Reproduce the span that opens at the line containing "border = border_mesh()" and closes at the line containing "zip(*points))), Vector(map(max, zip(*points)))", both lines included, without alteration and without any other line.

— start —

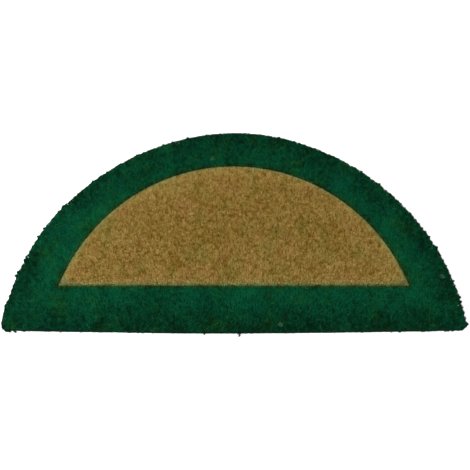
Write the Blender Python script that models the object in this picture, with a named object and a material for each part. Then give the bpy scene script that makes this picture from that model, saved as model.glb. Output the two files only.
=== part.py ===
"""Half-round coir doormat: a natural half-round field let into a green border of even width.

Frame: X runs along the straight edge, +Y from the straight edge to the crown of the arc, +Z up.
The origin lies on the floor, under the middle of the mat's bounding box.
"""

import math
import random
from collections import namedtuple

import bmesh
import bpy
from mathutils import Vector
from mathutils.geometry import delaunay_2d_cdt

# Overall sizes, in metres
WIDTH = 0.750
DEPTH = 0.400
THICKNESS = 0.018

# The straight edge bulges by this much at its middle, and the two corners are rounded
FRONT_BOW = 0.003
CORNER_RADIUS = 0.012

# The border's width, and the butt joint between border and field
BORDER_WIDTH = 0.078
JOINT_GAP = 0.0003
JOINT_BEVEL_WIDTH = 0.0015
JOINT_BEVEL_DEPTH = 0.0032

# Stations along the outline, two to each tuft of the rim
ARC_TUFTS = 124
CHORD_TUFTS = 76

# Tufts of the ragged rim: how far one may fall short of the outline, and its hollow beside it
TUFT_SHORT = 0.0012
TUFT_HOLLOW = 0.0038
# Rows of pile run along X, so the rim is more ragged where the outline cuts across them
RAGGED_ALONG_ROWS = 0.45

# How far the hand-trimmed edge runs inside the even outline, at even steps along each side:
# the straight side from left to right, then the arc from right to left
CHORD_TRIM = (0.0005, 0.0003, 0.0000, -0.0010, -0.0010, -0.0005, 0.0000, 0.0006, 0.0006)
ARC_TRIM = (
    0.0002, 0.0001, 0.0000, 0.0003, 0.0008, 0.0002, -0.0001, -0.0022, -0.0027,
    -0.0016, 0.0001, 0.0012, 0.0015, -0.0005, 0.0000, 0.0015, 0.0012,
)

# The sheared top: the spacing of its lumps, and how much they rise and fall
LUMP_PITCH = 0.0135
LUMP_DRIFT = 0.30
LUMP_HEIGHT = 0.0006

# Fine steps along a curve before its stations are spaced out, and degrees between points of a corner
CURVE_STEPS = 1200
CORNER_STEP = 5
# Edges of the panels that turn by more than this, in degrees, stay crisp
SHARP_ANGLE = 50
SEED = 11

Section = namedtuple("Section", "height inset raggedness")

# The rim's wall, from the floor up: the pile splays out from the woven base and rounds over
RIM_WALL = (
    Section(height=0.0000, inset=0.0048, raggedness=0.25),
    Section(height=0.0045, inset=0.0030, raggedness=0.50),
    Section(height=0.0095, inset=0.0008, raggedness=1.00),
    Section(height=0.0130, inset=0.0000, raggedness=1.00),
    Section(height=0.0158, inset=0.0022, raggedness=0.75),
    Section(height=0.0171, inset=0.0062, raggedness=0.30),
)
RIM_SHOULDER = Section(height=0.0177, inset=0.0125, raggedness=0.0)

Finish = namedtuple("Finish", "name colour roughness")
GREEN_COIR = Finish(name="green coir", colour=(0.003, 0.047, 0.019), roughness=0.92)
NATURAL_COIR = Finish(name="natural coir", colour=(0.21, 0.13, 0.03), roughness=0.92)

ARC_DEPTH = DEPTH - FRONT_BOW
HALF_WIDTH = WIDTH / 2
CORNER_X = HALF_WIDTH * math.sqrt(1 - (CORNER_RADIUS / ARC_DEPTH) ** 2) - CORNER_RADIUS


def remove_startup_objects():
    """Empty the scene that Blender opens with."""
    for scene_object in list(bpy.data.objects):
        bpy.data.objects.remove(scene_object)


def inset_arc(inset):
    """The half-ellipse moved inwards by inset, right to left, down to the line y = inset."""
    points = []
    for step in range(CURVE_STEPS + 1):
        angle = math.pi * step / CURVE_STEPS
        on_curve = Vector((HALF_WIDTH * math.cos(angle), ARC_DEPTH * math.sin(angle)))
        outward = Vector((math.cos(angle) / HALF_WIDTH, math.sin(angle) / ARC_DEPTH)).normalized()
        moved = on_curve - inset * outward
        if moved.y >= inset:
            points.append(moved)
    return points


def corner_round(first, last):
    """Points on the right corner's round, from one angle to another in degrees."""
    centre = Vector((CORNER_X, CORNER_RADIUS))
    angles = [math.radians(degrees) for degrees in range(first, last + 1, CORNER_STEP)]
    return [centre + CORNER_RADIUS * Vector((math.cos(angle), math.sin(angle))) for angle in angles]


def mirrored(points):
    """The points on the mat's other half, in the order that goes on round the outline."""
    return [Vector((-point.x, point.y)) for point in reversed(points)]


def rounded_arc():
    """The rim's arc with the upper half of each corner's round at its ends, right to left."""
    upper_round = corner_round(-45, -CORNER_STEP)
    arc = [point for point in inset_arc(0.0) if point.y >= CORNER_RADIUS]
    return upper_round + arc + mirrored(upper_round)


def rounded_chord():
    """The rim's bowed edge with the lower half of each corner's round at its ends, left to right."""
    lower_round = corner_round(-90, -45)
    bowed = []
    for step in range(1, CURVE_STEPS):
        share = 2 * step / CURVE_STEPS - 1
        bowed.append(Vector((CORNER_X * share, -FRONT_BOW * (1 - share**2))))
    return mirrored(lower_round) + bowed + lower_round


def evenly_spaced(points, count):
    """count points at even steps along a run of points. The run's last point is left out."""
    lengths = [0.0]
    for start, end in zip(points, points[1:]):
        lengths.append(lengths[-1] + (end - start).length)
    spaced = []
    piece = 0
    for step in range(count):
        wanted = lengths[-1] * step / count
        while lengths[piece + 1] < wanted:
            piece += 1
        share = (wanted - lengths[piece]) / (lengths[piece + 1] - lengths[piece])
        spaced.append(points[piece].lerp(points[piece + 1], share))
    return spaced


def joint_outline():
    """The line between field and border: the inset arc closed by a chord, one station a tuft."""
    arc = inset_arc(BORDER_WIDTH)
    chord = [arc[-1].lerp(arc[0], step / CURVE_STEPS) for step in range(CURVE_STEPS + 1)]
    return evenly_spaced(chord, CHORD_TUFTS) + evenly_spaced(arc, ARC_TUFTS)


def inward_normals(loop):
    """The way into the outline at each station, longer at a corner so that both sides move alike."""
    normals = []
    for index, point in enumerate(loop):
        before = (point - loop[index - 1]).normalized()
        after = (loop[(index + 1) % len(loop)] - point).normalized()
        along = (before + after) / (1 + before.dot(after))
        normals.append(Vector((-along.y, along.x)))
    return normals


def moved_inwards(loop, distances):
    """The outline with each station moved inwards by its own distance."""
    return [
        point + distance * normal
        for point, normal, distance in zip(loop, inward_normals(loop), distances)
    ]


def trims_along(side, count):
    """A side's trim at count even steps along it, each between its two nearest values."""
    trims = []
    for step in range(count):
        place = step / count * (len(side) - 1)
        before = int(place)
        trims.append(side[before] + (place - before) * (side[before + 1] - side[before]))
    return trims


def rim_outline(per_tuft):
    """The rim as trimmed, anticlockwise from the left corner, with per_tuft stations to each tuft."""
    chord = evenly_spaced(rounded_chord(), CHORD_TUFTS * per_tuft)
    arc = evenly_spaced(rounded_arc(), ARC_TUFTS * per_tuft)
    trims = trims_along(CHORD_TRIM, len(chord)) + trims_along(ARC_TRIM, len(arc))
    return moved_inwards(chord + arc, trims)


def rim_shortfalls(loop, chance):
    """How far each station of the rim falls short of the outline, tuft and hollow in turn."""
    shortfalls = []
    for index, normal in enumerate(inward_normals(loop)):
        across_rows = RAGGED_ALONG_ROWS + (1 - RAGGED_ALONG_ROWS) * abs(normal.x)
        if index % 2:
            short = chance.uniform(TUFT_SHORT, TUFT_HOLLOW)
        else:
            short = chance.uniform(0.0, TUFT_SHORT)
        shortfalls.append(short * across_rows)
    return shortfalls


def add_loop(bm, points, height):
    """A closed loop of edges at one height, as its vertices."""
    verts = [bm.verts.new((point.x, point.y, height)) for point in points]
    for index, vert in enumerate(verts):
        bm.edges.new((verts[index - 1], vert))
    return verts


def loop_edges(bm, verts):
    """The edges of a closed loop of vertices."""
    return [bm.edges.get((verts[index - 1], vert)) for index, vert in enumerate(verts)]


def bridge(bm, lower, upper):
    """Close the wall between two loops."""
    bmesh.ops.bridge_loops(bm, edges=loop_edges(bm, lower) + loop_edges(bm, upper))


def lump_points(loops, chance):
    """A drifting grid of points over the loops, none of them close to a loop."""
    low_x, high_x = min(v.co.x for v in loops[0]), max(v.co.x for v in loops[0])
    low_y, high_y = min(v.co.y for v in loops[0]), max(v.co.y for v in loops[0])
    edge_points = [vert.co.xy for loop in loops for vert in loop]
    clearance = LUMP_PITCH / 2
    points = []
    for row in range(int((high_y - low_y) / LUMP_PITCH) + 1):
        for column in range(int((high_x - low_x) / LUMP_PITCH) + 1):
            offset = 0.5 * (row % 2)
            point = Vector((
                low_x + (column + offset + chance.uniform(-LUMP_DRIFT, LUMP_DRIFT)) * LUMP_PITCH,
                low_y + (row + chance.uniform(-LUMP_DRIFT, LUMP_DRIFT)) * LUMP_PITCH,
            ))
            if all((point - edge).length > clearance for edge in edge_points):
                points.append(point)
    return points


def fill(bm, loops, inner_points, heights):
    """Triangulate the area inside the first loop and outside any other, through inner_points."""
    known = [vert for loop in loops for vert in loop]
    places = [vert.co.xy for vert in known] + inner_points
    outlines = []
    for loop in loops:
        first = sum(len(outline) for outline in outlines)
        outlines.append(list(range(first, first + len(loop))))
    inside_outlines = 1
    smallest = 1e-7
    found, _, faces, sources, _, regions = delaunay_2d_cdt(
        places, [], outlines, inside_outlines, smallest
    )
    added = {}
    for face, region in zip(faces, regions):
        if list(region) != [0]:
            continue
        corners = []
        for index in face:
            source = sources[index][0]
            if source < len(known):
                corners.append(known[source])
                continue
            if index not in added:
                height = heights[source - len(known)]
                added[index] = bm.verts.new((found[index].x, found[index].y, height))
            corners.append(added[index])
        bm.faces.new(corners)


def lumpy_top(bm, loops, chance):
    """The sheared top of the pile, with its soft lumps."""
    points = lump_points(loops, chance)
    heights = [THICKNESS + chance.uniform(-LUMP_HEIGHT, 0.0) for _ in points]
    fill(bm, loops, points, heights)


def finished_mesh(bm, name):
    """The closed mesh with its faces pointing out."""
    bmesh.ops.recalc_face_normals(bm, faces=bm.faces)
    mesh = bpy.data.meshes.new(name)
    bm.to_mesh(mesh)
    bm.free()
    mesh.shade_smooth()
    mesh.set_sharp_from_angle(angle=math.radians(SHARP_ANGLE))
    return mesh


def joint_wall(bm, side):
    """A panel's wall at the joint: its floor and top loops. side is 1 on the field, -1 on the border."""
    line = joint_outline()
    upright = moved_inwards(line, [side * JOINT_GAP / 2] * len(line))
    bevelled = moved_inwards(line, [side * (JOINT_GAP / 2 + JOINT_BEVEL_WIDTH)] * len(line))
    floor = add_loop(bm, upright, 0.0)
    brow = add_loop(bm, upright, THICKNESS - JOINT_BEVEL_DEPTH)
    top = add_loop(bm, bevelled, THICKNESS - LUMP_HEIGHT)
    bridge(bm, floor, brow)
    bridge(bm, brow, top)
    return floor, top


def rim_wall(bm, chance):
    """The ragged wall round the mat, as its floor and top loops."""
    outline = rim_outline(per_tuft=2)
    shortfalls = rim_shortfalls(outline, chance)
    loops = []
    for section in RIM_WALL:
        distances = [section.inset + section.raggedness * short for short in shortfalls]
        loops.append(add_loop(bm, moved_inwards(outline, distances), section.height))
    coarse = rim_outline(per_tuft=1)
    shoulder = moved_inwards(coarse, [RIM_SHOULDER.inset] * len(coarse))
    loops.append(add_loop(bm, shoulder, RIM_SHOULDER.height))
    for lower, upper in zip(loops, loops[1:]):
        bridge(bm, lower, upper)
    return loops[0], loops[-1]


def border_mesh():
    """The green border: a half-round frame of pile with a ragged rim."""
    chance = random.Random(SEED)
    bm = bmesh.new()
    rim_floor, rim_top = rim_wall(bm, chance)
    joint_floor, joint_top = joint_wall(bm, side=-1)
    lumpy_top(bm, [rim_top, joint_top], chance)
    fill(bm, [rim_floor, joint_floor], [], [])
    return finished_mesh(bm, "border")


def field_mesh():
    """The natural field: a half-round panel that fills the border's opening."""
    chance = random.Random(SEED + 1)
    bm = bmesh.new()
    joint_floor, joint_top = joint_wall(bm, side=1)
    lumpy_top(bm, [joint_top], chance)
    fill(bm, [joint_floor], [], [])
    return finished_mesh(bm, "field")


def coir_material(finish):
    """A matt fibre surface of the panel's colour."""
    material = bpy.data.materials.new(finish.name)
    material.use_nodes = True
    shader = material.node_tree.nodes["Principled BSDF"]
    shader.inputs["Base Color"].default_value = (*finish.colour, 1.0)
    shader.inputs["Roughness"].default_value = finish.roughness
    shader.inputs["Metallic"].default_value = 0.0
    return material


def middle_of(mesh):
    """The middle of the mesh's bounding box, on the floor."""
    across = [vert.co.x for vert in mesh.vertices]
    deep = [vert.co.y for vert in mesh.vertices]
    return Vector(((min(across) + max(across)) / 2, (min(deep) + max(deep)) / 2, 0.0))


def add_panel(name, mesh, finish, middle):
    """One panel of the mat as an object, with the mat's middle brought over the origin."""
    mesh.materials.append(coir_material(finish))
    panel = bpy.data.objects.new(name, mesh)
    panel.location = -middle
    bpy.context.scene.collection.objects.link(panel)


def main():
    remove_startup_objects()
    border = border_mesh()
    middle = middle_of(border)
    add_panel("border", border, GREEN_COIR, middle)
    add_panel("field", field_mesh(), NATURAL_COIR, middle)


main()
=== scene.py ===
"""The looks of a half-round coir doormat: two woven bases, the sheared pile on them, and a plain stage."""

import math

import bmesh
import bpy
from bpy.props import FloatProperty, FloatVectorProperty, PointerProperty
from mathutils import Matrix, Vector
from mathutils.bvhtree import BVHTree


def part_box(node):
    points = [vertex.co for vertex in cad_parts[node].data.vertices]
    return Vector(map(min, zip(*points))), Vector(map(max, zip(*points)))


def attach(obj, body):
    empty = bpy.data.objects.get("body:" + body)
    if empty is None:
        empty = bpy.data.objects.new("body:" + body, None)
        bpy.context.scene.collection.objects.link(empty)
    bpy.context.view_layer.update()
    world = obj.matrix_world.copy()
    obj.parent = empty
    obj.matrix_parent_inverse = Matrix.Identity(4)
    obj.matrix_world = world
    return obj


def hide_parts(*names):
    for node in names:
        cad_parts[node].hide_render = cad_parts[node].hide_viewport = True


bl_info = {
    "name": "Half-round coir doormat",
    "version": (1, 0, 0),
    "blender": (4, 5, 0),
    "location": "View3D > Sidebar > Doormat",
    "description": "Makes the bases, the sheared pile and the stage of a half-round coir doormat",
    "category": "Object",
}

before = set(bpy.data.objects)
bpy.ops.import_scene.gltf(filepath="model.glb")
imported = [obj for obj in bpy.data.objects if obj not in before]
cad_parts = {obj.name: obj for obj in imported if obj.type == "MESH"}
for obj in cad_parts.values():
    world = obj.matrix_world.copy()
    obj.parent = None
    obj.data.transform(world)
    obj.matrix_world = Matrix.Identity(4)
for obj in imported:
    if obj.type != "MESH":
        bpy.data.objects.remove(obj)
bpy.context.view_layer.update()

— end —

### Solved exercise
    border = border_mesh()
    middle = middle_of(border)
    add_panel("border", border, GREEN_COIR, middle)
    add_panel("field", field_mesh(), NATURAL_COIR, middle)


main()
=== scene.py ===
"""The looks of a half-round coir doormat: two woven bases, the sheared pile on them, and a plain stage."""

import math

import bmesh
import bpy
from bpy.props import FloatProperty, FloatVectorProperty, PointerProperty
from mathutils import Matrix, Vector
from mathutils.bvhtree import BVHTree


def part_box(node):
    points = [vertex.co for vertex in cad_parts[node].data.vertices]
    return Vector(map(min, zip(*points))), Vector(map(max, zip(*points)))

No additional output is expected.